Des années de guerre et d'inquiétudes ont dû justifier à nos yeux le retard qu'ont mis les Consistoires à répondre à notre appel. Il nous a été facile de nous convaincre que leur bonne volonté se trouvait enchaînée par la force des circonstances. En effet, à peine la Restauration s'est-elle opérée, à peine le Roi légitime est-il venu occuper le trône de ses glorieux ancêtres, portant avec lui la paix et le repos, que le zèle des Consistoires s'est aussitôt réveillé et nos sollicitations ont cessé de demeurer sans succès. Des écoles israélites d'instruction primaire out été organisées et d'autres s'établissent journellement. Les progrès toujours croissants des jeunes élèves sont un monument vivant de la pieuse sollicitude des Administrations consistoriales, dont la reconnaissance publique proclame le zèle et les bienfaits.
Le Consistoire central, en se félicitant de voir ses intentions si bien secondées, ne saurait se dispenser, Messieurs, de vous entretenir de ce qui reste encore à faire pour compléter l'oeuvre sainte de l'instruction religieuse, nous voulons parler de l'organisation d'écoles destinées à former des élèves en rabbinat, mesure évidemment indispensable au soutien de l'édifice sacré du culte de nos pères.

Nous pensons que votre sagesse sera plus à même d'apprécier notre plan relatif à cet important objet d'après le développement et les réflexions que nous allons vous présenter.
La fondation d'établissements consacrés à l'instruction d'un certain nombre d'élèves qui puissent y acquérir les lumières et les connaissances nécessaires pour occuper un jour le ministère important du rabbinat est le plus grand service que réclame l'intérêt véritable de notre sainte Religion et l'un des besoins les plus pressants que doive sentir quiconque s'honore du nom de vrai Israélite. Comment, en effet, remplira-t-on ce vide qu'apporte inévitablement la marche de la nature s'il n'existe une pépinière de jeunes élèves parmi lesquels l'on puisse choisir des remplaçants, capables par leurs lumières et par leur conduite exemplaire d'exercer honorablement les fonctions sacrées de leurs vénérables devanciers ?

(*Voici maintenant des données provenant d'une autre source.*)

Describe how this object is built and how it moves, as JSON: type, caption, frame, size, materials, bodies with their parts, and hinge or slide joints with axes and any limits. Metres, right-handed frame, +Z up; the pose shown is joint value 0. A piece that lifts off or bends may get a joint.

Depuis son institution, le Consistoire central n'a jamais perdu de vue ce grand objet et, à plusieurs reprises, il s'est occupé d'un plan pour la création d'un Collège central de théologie. Mais ses voeux n'ont pas pu se réaliser par l'obstacle que présentent les frais d'un semblable établissement; les dépenses, calculées d'après la plus stricte économie, ont été trouvées énormes, même à l'époque où, par la très grande étendue du territoire français, le nombre des contribuables était incomparablement plus fort qu'il ne l'est aujourd'hui. Il est évident que cette réduction de la population, quoique exigeant un nombre d'élèves moindre, n'influerait pour rien sur l'économie des dépenses qui seraient encore excessives ; en effet, le traitement des professeurs attachés à l'institution, ainsi que leur nombre et plusieurs autres frais, seraient à peine susceptibles de quelque diminution. Il est, en outre, à observer que le déplacement des jeunes gens demeurant à une certaine distance du point central les soumettrait à des frais considérables, ce qui pourrait encore les détourner de s'adonner aux études théologiques.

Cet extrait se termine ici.